- THE RECORDS:

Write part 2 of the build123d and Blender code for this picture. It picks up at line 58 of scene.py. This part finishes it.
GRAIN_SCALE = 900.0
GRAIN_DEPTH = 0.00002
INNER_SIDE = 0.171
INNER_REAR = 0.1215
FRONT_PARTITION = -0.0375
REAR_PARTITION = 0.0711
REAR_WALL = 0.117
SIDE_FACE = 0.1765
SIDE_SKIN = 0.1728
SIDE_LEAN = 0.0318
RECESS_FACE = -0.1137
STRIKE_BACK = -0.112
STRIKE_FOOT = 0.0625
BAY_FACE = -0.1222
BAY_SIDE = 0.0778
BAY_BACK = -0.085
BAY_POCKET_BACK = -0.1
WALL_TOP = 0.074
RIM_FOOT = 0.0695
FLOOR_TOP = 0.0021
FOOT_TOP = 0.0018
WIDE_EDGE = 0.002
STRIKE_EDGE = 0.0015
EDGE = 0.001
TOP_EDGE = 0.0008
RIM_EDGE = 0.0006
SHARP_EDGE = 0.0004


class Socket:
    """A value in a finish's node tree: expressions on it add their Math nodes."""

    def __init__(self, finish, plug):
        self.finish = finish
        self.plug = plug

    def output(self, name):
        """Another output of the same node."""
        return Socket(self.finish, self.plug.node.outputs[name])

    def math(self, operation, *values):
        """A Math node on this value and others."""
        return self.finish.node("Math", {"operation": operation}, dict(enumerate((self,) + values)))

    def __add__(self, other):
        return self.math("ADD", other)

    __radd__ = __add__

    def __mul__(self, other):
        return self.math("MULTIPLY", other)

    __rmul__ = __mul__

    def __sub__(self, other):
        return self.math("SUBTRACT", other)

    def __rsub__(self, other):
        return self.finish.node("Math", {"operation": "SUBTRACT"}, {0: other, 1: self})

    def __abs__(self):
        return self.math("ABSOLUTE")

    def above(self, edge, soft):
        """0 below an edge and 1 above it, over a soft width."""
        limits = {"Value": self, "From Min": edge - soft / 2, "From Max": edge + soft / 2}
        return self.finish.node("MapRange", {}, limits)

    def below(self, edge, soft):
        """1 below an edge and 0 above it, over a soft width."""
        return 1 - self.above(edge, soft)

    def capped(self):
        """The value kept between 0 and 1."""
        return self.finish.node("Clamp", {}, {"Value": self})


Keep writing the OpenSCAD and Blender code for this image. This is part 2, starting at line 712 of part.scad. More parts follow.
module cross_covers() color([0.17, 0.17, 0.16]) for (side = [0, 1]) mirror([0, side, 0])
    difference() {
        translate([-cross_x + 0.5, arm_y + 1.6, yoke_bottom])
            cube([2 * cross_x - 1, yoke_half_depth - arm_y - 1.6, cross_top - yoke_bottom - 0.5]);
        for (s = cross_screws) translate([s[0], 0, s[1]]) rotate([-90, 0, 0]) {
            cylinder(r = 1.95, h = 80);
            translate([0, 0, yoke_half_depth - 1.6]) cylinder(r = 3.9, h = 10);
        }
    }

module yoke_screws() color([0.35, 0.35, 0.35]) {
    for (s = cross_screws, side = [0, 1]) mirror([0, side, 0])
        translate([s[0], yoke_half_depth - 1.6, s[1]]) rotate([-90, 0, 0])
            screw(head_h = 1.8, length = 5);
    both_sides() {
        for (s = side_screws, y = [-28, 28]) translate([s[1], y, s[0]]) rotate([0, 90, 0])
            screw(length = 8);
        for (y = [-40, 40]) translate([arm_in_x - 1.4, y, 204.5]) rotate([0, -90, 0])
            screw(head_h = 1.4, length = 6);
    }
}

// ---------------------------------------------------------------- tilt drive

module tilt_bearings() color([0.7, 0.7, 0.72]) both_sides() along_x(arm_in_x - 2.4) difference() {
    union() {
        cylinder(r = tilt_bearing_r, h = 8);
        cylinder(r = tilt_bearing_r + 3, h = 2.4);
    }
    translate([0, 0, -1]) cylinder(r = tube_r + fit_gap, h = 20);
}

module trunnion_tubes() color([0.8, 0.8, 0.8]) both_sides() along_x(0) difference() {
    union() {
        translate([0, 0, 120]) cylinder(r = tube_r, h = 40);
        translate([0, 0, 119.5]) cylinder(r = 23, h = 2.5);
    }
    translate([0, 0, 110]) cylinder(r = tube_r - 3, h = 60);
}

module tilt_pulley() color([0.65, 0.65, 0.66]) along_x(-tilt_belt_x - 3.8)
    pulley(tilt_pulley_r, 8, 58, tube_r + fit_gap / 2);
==
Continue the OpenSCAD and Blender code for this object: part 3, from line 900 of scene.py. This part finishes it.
* * *
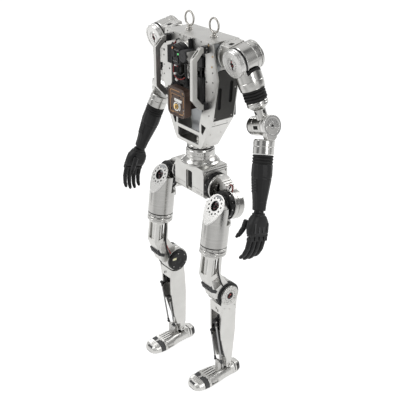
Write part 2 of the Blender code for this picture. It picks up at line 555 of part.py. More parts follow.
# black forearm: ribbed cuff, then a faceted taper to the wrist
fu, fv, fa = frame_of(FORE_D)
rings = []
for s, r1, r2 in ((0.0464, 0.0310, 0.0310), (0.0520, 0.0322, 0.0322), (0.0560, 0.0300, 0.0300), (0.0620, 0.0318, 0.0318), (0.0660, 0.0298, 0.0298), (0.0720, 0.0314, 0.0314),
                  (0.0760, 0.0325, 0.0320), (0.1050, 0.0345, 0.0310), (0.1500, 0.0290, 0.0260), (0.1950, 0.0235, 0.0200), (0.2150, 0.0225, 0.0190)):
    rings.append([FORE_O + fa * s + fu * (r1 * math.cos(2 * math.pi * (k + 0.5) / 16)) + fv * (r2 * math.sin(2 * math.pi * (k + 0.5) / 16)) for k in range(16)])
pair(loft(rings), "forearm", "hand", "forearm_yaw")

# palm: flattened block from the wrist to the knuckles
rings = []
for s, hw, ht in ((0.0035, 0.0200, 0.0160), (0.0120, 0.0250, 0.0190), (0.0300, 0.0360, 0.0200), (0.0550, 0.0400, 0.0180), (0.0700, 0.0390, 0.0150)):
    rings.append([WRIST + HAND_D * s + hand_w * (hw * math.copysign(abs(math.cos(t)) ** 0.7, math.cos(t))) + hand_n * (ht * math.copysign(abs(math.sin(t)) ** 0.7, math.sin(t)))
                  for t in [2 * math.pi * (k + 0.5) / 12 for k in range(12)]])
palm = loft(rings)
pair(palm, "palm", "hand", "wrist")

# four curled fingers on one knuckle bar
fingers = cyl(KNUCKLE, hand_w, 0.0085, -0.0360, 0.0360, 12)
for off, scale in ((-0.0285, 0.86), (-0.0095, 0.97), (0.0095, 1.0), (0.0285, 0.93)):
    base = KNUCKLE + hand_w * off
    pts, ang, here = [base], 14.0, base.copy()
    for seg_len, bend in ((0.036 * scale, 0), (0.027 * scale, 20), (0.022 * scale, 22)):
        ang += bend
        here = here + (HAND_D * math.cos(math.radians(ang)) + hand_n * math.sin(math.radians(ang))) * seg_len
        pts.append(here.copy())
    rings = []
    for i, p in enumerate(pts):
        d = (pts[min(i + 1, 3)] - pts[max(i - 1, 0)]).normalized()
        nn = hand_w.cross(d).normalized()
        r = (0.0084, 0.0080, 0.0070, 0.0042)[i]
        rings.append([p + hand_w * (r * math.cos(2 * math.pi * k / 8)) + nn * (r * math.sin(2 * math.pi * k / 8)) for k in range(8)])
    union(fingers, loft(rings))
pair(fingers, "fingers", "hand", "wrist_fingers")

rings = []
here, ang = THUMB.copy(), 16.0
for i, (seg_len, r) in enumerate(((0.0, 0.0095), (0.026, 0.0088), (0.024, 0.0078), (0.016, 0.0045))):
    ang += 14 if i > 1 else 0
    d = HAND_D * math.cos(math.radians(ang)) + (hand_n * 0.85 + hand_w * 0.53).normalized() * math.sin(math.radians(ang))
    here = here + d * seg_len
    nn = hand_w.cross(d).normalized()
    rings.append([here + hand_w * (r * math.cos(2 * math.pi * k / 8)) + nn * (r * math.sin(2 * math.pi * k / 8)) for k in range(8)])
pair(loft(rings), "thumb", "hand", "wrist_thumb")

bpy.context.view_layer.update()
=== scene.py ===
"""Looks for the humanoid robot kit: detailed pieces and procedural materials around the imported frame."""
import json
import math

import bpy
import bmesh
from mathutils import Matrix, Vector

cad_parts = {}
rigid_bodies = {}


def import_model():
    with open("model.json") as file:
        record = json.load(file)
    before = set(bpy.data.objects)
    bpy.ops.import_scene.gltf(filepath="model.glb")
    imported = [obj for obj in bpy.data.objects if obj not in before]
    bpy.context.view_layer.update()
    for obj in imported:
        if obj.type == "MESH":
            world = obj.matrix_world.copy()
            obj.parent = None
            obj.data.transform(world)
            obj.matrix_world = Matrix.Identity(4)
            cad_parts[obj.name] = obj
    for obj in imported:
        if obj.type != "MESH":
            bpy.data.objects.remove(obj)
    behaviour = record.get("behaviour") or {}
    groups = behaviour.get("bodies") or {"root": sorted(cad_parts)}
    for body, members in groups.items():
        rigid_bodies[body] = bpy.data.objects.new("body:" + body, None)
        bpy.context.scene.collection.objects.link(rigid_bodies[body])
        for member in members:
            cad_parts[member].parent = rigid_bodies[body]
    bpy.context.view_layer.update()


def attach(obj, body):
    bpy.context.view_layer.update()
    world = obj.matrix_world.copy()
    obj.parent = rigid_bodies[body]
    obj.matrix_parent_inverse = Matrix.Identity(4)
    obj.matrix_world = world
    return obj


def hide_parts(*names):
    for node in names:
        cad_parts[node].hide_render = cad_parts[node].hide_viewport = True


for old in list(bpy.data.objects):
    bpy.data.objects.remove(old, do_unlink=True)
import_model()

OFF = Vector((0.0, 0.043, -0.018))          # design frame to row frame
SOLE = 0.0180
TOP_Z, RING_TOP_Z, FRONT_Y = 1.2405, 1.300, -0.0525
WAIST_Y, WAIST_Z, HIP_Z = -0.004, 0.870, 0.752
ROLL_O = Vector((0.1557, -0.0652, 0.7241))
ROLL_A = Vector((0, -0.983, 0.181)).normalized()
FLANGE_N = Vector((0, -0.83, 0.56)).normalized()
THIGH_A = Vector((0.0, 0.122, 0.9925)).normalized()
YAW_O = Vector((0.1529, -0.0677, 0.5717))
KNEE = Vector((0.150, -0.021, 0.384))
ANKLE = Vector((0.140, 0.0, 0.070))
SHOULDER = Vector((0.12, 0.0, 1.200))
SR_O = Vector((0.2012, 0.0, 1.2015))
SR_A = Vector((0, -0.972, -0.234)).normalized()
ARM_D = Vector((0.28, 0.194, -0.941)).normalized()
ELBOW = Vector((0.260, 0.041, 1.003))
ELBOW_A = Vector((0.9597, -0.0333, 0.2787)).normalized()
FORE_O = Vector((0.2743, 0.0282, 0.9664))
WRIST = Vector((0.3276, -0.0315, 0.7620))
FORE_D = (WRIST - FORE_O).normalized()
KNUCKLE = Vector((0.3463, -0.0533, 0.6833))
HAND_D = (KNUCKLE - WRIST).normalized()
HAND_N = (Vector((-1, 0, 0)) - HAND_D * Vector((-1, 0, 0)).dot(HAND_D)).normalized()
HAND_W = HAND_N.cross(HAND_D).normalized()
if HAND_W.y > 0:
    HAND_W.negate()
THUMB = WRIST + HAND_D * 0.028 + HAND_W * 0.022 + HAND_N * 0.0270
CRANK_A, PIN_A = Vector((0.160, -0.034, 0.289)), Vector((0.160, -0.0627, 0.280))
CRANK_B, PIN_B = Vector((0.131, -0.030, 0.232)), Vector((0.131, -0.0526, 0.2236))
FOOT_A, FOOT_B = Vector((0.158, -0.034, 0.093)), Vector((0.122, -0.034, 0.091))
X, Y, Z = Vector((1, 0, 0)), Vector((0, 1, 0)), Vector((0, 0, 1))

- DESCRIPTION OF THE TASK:
Repeat the span of lines that opens with the line holding "d = HAND_D *" and closes with the line holding "before = set(bpy.data.objects)", exactly as it stands.

- TASK ANSWER:
    d = HAND_D * math.cos(math.radians(ang)) + (hand_n * 0.85 + hand_w * 0.53).normalized() * math.sin(math.radians(ang))
    here = here + d * seg_len
    nn = hand_w.cross(d).normalized()
    rings.append([here + hand_w * (r * math.cos(2 * math.pi * k / 8)) + nn * (r * math.sin(2 * math.pi * k / 8)) for k in range(8)])
pair(loft(rings), "thumb", "hand", "wrist_thumb")

bpy.context.view_layer.update()
=== scene.py ===
"""Looks for the humanoid robot kit: detailed pieces and procedural materials around the imported frame."""
import json
import math

import bpy
import bmesh
from mathutils import Matrix, Vector

cad_parts = {}
rigid_bodies = {}


def import_model():
    with open("model.json") as file:
        record = json.load(file)
    before = set(bpy.data.objects)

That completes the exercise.